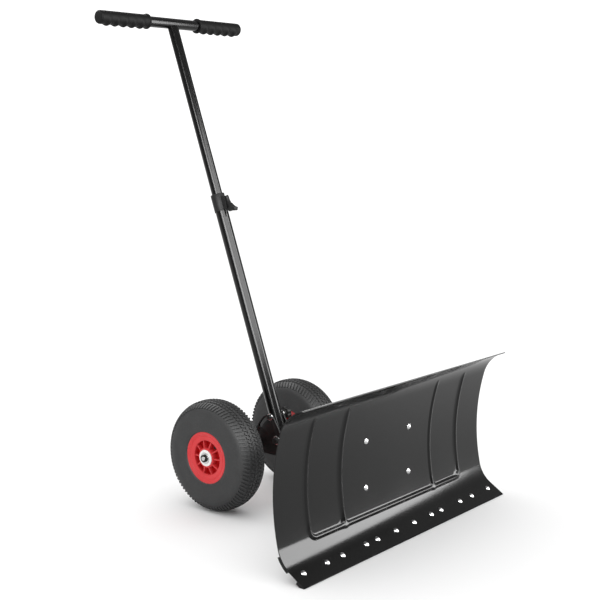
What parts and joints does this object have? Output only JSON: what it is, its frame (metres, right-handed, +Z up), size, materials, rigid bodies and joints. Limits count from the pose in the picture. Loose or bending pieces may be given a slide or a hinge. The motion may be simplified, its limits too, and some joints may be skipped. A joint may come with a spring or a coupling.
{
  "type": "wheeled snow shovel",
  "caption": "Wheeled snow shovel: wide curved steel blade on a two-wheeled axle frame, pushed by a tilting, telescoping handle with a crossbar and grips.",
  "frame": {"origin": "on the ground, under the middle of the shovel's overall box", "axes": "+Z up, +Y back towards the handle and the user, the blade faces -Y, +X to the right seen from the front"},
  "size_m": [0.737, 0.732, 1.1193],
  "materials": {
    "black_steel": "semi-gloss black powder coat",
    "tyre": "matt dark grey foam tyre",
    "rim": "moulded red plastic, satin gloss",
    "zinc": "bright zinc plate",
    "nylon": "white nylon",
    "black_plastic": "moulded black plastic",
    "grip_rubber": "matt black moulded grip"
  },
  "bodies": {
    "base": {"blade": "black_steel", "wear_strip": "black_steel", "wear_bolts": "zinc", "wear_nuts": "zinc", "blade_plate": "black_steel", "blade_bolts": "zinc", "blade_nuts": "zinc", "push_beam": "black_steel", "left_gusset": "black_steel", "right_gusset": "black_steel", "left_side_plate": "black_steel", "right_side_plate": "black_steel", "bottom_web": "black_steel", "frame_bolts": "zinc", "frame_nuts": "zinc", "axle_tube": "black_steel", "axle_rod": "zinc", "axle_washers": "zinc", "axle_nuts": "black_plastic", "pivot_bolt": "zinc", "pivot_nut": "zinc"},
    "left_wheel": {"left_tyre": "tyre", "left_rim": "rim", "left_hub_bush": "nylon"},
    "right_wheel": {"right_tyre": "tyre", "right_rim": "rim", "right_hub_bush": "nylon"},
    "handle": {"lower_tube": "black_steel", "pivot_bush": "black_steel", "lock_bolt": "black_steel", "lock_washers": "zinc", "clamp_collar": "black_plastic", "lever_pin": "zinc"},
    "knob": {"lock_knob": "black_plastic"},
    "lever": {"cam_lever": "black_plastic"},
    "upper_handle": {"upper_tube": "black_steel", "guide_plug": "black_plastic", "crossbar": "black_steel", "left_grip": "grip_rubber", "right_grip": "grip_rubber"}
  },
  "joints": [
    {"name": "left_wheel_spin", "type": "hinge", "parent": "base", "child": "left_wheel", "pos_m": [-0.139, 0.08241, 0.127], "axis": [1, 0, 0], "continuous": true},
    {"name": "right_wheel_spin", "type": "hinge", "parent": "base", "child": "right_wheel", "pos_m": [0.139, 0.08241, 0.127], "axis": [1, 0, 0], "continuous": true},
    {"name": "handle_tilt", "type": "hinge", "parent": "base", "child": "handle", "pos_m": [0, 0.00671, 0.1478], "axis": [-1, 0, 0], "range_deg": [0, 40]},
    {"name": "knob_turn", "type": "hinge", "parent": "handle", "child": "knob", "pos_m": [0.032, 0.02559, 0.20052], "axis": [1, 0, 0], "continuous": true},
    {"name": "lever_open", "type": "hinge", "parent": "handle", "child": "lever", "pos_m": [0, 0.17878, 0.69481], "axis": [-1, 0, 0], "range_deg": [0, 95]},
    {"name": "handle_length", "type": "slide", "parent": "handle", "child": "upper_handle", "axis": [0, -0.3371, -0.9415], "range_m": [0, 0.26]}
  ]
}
┄┄┄┄┄┄┄┄┄┄┄┄┄┄┄┄┄┄┄┄
Give back each line above precisely as it stands.

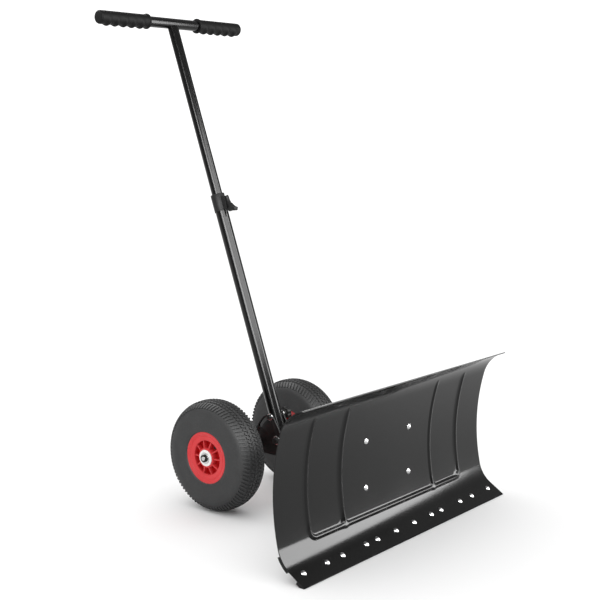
What parts and joints does this object have? Output only JSON: what it is, its frame (metres, right-handed, +Z up), size, materials, rigid bodies and joints. Limits count from the pose in the picture. Loose or bending pieces may be given a slide or a hinge. The motion may be simplified, its limits too, and some joints may be skipped. A joint may come with a spring or a coupling.
{
  "type": "wheeled snow shovel",
  "caption": "Wheeled snow shovel: wide curved steel blade on a two-wheeled axle frame, pushed by a tilting, telescoping handle with a crossbar and grips.",
  "frame": {"origin": "on the ground, under the middle of the shovel's overall box", "axes": "+Z up, +Y back towards the handle and the user, the blade faces -Y, +X to the right seen from the front"},
  "size_m": [0.737, 0.732, 1.1193],
  "materials": {
    "black_steel": "semi-gloss black powder coat",
    "tyre": "matt dark grey foam tyre",
    "rim": "moulded red plastic, satin gloss",
    "zinc": "bright zinc plate",
    "nylon": "white nylon",
    "black_plastic": "moulded black plastic",
    "grip_rubber": "matt black moulded grip"
  },
  "bodies": {
    "base": {"blade": "black_steel", "wear_strip": "black_steel", "wear_bolts": "zinc", "wear_nuts": "zinc", "blade_plate": "black_steel", "blade_bolts": "zinc", "blade_nuts": "zinc", "push_beam": "black_steel", "left_gusset": "black_steel", "right_gusset": "black_steel", "left_side_plate": "black_steel", "right_side_plate": "black_steel", "bottom_web": "black_steel", "frame_bolts": "zinc", "frame_nuts": "zinc", "axle_tube": "black_steel", "axle_rod": "zinc", "axle_washers": "zinc", "axle_nuts": "black_plastic", "pivot_bolt": "zinc", "pivot_nut": "zinc"},
    "left_wheel": {"left_tyre": "tyre", "left_rim": "rim", "left_hub_bush": "nylon"},
    "right_wheel": {"right_tyre": "tyre", "right_rim": "rim", "right_hub_bush": "nylon"},
    "handle": {"lower_tube": "black_steel", "pivot_bush": "black_steel", "lock_bolt": "black_steel", "lock_washers": "zinc", "clamp_collar": "black_plastic", "lever_pin": "zinc"},
    "knob": {"lock_knob": "black_plastic"},
    "lever": {"cam_lever": "black_plastic"},
    "upper_handle": {"upper_tube": "black_steel", "guide_plug": "black_plastic", "crossbar": "black_steel", "left_grip": "grip_rubber", "right_grip": "grip_rubber"}
  },
  "joints": [
    {"name": "left_wheel_spin", "type": "hinge", "parent": "base", "child": "left_wheel", "pos_m": [-0.139, 0.08241, 0.127], "axis": [1, 0, 0], "continuous": true},
    {"name": "right_wheel_spin", "type": "hinge", "parent": "base", "child": "right_wheel", "pos_m": [0.139, 0.08241, 0.127], "axis": [1, 0, 0], "continuous": true},
    {"name": "handle_tilt", "type": "hinge", "parent": "base", "child": "handle", "pos_m": [0, 0.00671, 0.1478], "axis": [-1, 0, 0], "range_deg": [0, 40]},
    {"name": "knob_turn", "type": "hinge", "parent": "handle", "child": "knob", "pos_m": [0.032, 0.02559, 0.20052], "axis": [1, 0, 0], "continuous": true},
    {"name": "lever_open", "type": "hinge", "parent": "handle", "child": "lever", "pos_m": [0, 0.17878, 0.69481], "axis": [-1, 0, 0], "range_deg": [0, 95]},
    {"name": "handle_length", "type": "slide", "parent": "handle", "child": "upper_handle", "axis": [0, -0.3371, -0.9415], "range_m": [0, 0.26]}
  ]
}